**What is required**.
Write the records out again, precisely as they stand.

--- --- ---

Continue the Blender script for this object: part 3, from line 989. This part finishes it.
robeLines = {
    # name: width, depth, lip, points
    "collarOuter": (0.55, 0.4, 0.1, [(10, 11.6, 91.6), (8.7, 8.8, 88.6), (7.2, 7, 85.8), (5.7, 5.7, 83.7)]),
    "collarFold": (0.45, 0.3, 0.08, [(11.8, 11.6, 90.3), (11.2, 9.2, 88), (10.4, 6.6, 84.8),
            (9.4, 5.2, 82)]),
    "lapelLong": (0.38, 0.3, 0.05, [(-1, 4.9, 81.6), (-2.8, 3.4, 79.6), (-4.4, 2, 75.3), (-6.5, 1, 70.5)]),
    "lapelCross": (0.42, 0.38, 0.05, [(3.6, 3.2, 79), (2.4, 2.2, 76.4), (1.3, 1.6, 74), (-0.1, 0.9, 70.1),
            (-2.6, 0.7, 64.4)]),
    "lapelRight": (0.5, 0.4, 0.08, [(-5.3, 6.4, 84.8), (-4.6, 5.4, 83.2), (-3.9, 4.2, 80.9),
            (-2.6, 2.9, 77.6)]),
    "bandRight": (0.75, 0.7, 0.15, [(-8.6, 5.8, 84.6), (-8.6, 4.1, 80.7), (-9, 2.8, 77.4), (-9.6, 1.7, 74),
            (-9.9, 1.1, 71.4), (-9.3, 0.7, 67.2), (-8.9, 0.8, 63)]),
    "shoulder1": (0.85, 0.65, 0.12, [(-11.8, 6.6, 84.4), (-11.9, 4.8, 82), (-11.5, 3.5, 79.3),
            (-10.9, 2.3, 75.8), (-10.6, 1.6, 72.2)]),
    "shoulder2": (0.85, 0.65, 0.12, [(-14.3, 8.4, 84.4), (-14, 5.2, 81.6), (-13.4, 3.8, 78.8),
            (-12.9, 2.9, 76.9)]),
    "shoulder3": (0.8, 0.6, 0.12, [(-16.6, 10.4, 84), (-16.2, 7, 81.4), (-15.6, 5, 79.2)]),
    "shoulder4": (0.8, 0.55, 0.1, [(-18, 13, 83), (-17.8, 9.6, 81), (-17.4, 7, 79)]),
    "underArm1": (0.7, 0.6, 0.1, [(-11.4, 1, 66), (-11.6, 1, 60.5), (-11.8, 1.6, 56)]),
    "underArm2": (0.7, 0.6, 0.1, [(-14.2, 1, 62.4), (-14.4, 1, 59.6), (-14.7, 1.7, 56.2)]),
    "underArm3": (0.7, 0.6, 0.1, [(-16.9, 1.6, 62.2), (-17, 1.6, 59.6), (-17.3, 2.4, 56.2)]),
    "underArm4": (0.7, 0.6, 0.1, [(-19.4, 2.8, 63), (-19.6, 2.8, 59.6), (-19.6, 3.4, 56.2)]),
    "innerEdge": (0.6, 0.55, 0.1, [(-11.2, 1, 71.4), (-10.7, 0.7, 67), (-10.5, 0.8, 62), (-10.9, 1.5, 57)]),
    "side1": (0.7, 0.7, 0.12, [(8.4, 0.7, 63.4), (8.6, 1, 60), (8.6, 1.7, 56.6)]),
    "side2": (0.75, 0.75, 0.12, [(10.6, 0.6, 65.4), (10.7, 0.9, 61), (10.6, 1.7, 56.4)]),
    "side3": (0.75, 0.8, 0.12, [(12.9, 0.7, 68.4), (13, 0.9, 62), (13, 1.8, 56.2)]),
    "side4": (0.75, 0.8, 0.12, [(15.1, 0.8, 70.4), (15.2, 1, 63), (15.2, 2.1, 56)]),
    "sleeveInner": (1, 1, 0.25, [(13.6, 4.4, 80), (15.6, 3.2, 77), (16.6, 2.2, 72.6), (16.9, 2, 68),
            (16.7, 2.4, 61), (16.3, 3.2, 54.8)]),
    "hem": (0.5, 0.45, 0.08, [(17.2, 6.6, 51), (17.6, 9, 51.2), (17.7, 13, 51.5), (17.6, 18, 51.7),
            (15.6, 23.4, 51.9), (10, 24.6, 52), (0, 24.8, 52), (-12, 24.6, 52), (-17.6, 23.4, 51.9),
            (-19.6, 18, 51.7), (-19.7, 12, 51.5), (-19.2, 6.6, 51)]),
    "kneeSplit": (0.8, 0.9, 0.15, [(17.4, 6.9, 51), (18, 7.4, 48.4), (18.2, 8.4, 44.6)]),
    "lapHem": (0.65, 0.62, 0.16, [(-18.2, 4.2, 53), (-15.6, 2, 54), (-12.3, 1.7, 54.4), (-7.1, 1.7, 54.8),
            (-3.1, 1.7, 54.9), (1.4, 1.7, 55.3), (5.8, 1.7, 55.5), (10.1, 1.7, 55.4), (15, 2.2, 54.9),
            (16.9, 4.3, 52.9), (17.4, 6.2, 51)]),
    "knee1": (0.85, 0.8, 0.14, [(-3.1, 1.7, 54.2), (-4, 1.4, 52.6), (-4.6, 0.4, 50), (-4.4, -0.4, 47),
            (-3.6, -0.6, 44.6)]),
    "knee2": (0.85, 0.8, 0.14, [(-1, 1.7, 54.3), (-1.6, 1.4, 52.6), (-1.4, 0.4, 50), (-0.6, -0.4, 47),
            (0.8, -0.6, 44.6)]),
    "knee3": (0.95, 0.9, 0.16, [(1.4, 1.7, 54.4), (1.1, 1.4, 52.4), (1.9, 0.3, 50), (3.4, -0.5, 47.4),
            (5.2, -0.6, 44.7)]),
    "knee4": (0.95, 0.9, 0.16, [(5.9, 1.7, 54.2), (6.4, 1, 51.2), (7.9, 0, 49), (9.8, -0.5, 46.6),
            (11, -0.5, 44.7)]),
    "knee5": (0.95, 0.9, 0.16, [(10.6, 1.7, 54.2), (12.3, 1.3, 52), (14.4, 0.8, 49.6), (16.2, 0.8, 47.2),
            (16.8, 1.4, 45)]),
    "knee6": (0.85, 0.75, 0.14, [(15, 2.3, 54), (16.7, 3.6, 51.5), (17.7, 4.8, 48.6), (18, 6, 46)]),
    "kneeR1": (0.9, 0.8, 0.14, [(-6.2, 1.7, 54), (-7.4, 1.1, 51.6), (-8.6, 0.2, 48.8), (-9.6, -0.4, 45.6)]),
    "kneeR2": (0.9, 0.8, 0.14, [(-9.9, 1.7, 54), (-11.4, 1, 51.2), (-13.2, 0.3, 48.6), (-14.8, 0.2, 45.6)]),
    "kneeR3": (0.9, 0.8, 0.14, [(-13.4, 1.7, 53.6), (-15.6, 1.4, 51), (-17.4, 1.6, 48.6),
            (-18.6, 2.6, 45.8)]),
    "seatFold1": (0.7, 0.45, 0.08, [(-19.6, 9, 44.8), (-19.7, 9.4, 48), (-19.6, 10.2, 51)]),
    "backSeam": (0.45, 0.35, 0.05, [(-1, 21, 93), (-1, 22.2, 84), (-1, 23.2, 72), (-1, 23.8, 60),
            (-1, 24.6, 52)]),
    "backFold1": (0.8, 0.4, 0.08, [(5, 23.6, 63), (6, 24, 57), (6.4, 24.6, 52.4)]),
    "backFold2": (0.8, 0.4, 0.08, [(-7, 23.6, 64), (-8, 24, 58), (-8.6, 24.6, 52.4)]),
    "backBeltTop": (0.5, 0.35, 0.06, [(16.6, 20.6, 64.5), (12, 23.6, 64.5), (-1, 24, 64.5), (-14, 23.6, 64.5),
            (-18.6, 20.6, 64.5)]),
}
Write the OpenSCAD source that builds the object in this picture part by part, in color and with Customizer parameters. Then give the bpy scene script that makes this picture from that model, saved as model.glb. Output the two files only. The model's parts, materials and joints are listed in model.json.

--- --- ---

**Right answer**.
Continue the Blender script for this object: part 3, from line 989. This part finishes it.
robeLines = {
    # name: width, depth, lip, points
    "collarOuter": (0.55, 0.4, 0.1, [(10, 11.6, 91.6), (8.7, 8.8, 88.6), (7.2, 7, 85.8), (5.7, 5.7, 83.7)]),
    "collarFold": (0.45, 0.3, 0.08, [(11.8, 11.6, 90.3), (11.2, 9.2, 88), (10.4, 6.6, 84.8),
            (9.4, 5.2, 82)]),
    "lapelLong": (0.38, 0.3, 0.05, [(-1, 4.9, 81.6), (-2.8, 3.4, 79.6), (-4.4, 2, 75.3), (-6.5, 1, 70.5)]),
    "lapelCross": (0.42, 0.38, 0.05, [(3.6, 3.2, 79), (2.4, 2.2, 76.4), (1.3, 1.6, 74), (-0.1, 0.9, 70.1),
            (-2.6, 0.7, 64.4)]),
    "lapelRight": (0.5, 0.4, 0.08, [(-5.3, 6.4, 84.8), (-4.6, 5.4, 83.2), (-3.9, 4.2, 80.9),
            (-2.6, 2.9, 77.6)]),
    "bandRight": (0.75, 0.7, 0.15, [(-8.6, 5.8, 84.6), (-8.6, 4.1, 80.7), (-9, 2.8, 77.4), (-9.6, 1.7, 74),
            (-9.9, 1.1, 71.4), (-9.3, 0.7, 67.2), (-8.9, 0.8, 63)]),
    "shoulder1": (0.85, 0.65, 0.12, [(-11.8, 6.6, 84.4), (-11.9, 4.8, 82), (-11.5, 3.5, 79.3),
            (-10.9, 2.3, 75.8), (-10.6, 1.6, 72.2)]),
    "shoulder2": (0.85, 0.65, 0.12, [(-14.3, 8.4, 84.4), (-14, 5.2, 81.6), (-13.4, 3.8, 78.8),
            (-12.9, 2.9, 76.9)]),
    "shoulder3": (0.8, 0.6, 0.12, [(-16.6, 10.4, 84), (-16.2, 7, 81.4), (-15.6, 5, 79.2)]),
    "shoulder4": (0.8, 0.55, 0.1, [(-18, 13, 83), (-17.8, 9.6, 81), (-17.4, 7, 79)]),
    "underArm1": (0.7, 0.6, 0.1, [(-11.4, 1, 66), (-11.6, 1, 60.5), (-11.8, 1.6, 56)]),
    "underArm2": (0.7, 0.6, 0.1, [(-14.2, 1, 62.4), (-14.4, 1, 59.6), (-14.7, 1.7, 56.2)]),
    "underArm3": (0.7, 0.6, 0.1, [(-16.9, 1.6, 62.2), (-17, 1.6, 59.6), (-17.3, 2.4, 56.2)]),
    "underArm4": (0.7, 0.6, 0.1, [(-19.4, 2.8, 63), (-19.6, 2.8, 59.6), (-19.6, 3.4, 56.2)]),
    "innerEdge": (0.6, 0.55, 0.1, [(-11.2, 1, 71.4), (-10.7, 0.7, 67), (-10.5, 0.8, 62), (-10.9, 1.5, 57)]),
    "side1": (0.7, 0.7, 0.12, [(8.4, 0.7, 63.4), (8.6, 1, 60), (8.6, 1.7, 56.6)]),
    "side2": (0.75, 0.75, 0.12, [(10.6, 0.6, 65.4), (10.7, 0.9, 61), (10.6, 1.7, 56.4)]),
    "side3": (0.75, 0.8, 0.12, [(12.9, 0.7, 68.4), (13, 0.9, 62), (13, 1.8, 56.2)]),
    "side4": (0.75, 0.8, 0.12, [(15.1, 0.8, 70.4), (15.2, 1, 63), (15.2, 2.1, 56)]),
    "sleeveInner": (1, 1, 0.25, [(13.6, 4.4, 80), (15.6, 3.2, 77), (16.6, 2.2, 72.6), (16.9, 2, 68),
            (16.7, 2.4, 61), (16.3, 3.2, 54.8)]),
    "hem": (0.5, 0.45, 0.08, [(17.2, 6.6, 51), (17.6, 9, 51.2), (17.7, 13, 51.5), (17.6, 18, 51.7),
            (15.6, 23.4, 51.9), (10, 24.6, 52), (0, 24.8, 52), (-12, 24.6, 52), (-17.6, 23.4, 51.9),
            (-19.6, 18, 51.7), (-19.7, 12, 51.5), (-19.2, 6.6, 51)]),
    "kneeSplit": (0.8, 0.9, 0.15, [(17.4, 6.9, 51), (18, 7.4, 48.4), (18.2, 8.4, 44.6)]),
    "lapHem": (0.65, 0.62, 0.16, [(-18.2, 4.2, 53), (-15.6, 2, 54), (-12.3, 1.7, 54.4), (-7.1, 1.7, 54.8),
            (-3.1, 1.7, 54.9), (1.4, 1.7, 55.3), (5.8, 1.7, 55.5), (10.1, 1.7, 55.4), (15, 2.2, 54.9),
            (16.9, 4.3, 52.9), (17.4, 6.2, 51)]),
    "knee1": (0.85, 0.8, 0.14, [(-3.1, 1.7, 54.2), (-4, 1.4, 52.6), (-4.6, 0.4, 50), (-4.4, -0.4, 47),
            (-3.6, -0.6, 44.6)]),
    "knee2": (0.85, 0.8, 0.14, [(-1, 1.7, 54.3), (-1.6, 1.4, 52.6), (-1.4, 0.4, 50), (-0.6, -0.4, 47),
            (0.8, -0.6, 44.6)]),
    "knee3": (0.95, 0.9, 0.16, [(1.4, 1.7, 54.4), (1.1, 1.4, 52.4), (1.9, 0.3, 50), (3.4, -0.5, 47.4),
            (5.2, -0.6, 44.7)]),
    "knee4": (0.95, 0.9, 0.16, [(5.9, 1.7, 54.2), (6.4, 1, 51.2), (7.9, 0, 49), (9.8, -0.5, 46.6),
            (11, -0.5, 44.7)]),
    "knee5": (0.95, 0.9, 0.16, [(10.6, 1.7, 54.2), (12.3, 1.3, 52), (14.4, 0.8, 49.6), (16.2, 0.8, 47.2),
            (16.8, 1.4, 45)]),
    "knee6": (0.85, 0.75, 0.14, [(15, 2.3, 54), (16.7, 3.6, 51.5), (17.7, 4.8, 48.6), (18, 6, 46)]),
    "kneeR1": (0.9, 0.8, 0.14, [(-6.2, 1.7, 54), (-7.4, 1.1, 51.6), (-8.6, 0.2, 48.8), (-9.6, -0.4, 45.6)]),
    "kneeR2": (0.9, 0.8, 0.14, [(-9.9, 1.7, 54), (-11.4, 1, 51.2), (-13.2, 0.3, 48.6), (-14.8, 0.2, 45.6)]),
    "kneeR3": (0.9, 0.8, 0.14, [(-13.4, 1.7, 53.6), (-15.6, 1.4, 51), (-17.4, 1.6, 48.6),
            (-18.6, 2.6, 45.8)]),
    "seatFold1": (0.7, 0.45, 0.08, [(-19.6, 9, 44.8), (-19.7, 9.4, 48), (-19.6, 10.2, 51)]),
    "backSeam": (0.45, 0.35, 0.05, [(-1, 21, 93), (-1, 22.2, 84), (-1, 23.2, 72), (-1, 23.8, 60),
            (-1, 24.6, 52)]),
    "backFold1": (0.8, 0.4, 0.08, [(5, 23.6, 63), (6, 24, 57), (6.4, 24.6, 52.4)]),
    "backFold2": (0.8, 0.4, 0.08, [(-7, 23.6, 64), (-8, 24, 58), (-8.6, 24.6, 52.4)]),
    "backBeltTop": (0.5, 0.35, 0.06, [(16.6, 20.6, 64.5), (12, 23.6, 64.5), (-1, 24, 64.5), (-14, 23.6, 64.5),
            (-18.6, 20.6, 64.5)]),
}
Write the OpenSCAD source that builds the object in this picture part by part, in color and with Customizer parameters. Then give the bpy scene script that makes this picture from that model, saved as model.glb. Output the two files only. The model's parts, materials and joints are listed in model.json.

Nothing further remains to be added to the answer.